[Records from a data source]
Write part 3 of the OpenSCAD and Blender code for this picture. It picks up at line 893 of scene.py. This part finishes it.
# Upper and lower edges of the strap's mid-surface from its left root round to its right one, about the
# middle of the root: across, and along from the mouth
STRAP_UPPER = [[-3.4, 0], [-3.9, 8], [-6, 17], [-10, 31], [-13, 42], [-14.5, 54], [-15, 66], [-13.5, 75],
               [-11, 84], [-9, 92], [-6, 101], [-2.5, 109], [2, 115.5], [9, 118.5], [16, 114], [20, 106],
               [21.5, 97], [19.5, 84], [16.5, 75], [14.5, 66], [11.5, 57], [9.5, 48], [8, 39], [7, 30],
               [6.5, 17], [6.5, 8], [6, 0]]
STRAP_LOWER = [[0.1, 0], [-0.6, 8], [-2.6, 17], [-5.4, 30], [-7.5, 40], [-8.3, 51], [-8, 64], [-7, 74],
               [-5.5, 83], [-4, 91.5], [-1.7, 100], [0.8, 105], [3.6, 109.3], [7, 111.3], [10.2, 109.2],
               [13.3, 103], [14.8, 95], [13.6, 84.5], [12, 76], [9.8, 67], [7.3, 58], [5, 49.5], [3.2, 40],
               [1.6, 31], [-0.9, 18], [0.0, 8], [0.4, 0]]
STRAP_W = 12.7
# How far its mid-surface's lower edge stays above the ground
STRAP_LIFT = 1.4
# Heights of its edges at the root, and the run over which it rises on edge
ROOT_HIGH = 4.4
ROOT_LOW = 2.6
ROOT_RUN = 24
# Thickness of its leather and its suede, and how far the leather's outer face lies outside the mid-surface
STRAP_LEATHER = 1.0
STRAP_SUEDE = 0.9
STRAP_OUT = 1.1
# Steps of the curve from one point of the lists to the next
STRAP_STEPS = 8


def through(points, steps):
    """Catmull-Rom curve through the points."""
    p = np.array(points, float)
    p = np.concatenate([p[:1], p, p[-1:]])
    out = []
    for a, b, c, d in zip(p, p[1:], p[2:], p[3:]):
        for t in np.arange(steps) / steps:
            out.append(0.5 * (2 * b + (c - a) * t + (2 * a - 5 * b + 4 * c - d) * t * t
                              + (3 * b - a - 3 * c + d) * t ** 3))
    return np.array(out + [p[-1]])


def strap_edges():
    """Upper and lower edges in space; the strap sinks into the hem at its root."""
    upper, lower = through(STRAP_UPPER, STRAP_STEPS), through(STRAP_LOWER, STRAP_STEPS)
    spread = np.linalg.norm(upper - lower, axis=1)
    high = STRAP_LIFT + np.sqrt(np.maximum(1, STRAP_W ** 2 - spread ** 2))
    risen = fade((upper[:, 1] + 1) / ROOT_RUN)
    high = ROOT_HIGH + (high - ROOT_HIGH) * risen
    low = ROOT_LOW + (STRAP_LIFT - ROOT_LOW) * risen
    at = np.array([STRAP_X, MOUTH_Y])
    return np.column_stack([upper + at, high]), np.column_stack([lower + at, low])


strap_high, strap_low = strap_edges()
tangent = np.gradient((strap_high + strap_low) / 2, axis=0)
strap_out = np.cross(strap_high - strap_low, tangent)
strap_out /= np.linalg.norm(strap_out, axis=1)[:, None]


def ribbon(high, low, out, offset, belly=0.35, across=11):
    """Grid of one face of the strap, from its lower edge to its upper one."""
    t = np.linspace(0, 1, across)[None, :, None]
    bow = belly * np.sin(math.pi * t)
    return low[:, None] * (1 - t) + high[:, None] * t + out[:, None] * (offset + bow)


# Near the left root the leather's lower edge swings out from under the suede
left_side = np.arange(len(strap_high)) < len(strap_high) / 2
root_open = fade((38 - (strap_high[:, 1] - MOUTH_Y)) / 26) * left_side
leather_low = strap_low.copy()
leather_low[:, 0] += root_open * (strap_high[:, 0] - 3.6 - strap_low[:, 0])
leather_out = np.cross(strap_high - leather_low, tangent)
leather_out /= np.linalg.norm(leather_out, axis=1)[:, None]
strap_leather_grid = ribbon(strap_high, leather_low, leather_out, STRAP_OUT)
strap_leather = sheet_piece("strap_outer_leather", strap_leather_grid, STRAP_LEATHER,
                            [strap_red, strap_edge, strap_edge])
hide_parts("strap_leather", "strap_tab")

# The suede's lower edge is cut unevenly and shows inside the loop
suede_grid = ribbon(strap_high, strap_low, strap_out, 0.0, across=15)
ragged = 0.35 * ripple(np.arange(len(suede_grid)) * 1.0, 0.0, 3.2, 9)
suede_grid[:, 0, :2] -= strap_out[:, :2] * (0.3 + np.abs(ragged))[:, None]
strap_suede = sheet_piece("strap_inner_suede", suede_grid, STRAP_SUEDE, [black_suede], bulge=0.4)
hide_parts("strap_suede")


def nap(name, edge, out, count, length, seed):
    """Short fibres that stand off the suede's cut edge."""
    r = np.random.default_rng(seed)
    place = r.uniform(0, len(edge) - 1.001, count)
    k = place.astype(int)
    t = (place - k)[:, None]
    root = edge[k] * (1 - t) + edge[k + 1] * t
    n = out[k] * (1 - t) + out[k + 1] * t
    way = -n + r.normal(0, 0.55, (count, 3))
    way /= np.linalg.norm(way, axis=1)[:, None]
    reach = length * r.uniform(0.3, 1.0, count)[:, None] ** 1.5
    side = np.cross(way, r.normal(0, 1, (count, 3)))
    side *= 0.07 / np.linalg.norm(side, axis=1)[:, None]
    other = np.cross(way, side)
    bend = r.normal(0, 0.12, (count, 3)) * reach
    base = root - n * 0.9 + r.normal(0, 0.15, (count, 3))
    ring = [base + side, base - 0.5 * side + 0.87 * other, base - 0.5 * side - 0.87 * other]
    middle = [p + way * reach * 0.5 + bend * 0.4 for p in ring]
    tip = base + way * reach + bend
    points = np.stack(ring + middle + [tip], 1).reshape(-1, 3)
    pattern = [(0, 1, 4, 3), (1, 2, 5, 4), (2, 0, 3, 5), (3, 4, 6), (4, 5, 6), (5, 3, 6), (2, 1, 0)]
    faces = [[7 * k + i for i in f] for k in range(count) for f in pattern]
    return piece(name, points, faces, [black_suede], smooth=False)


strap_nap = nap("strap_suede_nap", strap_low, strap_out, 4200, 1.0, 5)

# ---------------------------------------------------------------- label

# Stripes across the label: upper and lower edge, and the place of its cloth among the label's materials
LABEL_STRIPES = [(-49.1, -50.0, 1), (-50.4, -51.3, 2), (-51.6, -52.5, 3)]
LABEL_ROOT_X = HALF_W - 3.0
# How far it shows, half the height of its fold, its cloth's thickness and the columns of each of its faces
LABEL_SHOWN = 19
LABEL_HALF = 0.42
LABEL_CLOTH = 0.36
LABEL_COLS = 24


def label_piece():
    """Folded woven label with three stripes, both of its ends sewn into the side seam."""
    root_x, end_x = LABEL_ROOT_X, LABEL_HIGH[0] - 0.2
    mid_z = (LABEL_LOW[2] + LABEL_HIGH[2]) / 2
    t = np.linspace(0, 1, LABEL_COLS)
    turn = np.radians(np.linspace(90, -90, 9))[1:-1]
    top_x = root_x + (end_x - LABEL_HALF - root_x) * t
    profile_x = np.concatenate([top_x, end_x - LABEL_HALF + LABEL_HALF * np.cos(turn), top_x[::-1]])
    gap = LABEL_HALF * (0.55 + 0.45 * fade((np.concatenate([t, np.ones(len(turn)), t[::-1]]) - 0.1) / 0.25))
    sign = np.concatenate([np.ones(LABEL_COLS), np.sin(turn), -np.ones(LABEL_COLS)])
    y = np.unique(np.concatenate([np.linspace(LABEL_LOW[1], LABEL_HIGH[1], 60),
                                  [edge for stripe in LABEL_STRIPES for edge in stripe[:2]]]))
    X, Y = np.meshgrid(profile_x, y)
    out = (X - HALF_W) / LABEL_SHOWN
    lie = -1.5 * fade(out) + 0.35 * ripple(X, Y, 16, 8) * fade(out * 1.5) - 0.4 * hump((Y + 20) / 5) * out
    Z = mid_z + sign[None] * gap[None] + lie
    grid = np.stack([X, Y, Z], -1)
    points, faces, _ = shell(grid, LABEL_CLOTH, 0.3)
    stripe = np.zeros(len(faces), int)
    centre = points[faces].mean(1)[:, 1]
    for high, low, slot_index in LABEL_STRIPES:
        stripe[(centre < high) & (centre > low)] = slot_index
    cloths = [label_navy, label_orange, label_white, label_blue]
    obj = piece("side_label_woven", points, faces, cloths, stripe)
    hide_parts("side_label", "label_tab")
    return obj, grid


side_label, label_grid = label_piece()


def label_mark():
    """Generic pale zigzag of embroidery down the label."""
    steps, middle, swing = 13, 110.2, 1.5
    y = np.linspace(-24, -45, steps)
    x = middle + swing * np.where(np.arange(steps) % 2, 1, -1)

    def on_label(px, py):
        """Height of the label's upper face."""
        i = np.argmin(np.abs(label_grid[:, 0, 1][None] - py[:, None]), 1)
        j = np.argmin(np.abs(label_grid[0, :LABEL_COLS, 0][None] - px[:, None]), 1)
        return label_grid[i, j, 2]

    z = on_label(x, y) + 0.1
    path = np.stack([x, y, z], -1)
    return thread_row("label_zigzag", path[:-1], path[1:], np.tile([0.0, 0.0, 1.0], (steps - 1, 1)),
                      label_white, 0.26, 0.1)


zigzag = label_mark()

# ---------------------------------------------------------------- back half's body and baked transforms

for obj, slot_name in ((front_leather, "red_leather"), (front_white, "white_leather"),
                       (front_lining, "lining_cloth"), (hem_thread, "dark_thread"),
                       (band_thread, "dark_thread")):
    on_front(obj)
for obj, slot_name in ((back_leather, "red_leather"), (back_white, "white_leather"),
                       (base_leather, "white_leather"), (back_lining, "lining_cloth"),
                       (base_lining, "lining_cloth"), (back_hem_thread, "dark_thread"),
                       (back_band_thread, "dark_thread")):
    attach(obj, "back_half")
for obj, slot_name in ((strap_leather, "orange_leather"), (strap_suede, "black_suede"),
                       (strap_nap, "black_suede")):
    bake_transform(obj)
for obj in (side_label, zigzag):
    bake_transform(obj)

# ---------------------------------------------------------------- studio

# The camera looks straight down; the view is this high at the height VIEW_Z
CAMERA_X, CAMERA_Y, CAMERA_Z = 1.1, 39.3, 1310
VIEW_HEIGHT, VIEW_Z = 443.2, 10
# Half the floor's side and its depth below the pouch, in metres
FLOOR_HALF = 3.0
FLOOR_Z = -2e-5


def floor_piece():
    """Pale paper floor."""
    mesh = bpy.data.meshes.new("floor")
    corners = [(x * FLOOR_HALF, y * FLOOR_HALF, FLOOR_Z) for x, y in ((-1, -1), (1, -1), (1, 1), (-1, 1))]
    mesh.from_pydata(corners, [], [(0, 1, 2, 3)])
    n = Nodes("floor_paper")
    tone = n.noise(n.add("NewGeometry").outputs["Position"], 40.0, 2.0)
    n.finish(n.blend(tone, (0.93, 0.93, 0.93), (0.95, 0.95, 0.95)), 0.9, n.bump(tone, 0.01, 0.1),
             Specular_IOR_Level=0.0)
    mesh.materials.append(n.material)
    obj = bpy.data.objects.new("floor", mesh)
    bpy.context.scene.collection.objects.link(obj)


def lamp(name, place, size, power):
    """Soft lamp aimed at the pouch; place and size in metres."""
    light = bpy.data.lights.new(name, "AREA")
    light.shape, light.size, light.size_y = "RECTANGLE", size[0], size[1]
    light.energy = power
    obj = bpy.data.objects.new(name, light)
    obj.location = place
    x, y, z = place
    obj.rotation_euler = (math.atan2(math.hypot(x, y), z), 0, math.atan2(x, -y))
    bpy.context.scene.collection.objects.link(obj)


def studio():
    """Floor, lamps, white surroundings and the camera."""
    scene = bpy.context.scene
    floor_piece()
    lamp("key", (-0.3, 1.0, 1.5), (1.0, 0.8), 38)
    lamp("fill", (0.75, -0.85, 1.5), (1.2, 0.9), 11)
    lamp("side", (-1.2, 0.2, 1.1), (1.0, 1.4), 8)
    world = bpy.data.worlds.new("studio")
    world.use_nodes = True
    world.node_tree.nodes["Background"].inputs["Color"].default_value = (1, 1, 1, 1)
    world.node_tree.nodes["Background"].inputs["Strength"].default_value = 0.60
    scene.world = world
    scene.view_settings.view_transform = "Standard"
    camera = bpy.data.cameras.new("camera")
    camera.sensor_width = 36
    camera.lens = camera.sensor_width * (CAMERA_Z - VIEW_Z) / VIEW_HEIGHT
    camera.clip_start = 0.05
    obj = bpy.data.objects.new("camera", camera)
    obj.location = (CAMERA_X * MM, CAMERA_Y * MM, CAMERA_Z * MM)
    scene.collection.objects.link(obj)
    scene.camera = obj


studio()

==

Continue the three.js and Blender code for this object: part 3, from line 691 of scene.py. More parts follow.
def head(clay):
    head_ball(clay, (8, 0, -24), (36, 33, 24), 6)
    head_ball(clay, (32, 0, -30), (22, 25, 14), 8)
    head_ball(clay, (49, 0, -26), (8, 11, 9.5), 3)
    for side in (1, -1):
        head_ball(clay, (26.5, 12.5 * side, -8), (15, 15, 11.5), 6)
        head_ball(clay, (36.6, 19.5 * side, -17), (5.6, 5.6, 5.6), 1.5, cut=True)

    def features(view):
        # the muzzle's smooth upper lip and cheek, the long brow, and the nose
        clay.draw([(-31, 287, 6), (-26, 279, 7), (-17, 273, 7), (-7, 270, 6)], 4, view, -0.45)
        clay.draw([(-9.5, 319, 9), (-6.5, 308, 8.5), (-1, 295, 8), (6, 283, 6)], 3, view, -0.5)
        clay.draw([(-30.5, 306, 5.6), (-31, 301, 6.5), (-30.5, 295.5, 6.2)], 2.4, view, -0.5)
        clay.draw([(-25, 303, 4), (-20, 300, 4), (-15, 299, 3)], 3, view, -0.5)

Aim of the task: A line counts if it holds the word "Blender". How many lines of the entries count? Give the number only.

Result of the task: 2